Financial Challenges Women Face In Summary

It’s not only me who has noticed that the financial challenges women have are stronger, and women are underserved in the financial industry. They need advice tailored to them. American women are expected to control $30 trillion in financial assets by the year 2030. When I decided to become a CERTIFIED FINANCIAL PLANNER™, only 23.3% of CFP™ professionals were women. When it comes to growing and protecting their wealth, women are more comfortable hiring someone who understands their particular situation. A recent study found that people perceive women as more trustworthy than men, making it easier for women to trust other women with their finances. 

I started my own advisory firm to address this. To help my clients, especially other women, create easy-to-follow financial plans. To help them grow their wealth and to manage their money through the obstacles they may face during their lifetime. 

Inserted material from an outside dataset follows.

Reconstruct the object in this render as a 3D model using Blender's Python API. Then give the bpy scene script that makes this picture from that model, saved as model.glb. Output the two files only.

I single-handedly experienced what it’s like to be a woman in control of your family’s financial well-being. Since I was familiar with navigating finances it came naturally to me, but for some women, it’s not that easy. My goal is that you are able to spend more time making memories with the people you love, rather than worrying about your finances. This is why I’m so passionate about doing what I do – empowering people (especially women) to take control of their financial futures.

Disclosure: This blog is not investment advice and should not be relied on for such advice or as a substitute for consultation with professional accounting, tax, legal or financial advisors. The observations of industry trends should not be read as recommendations for stocks or sectors.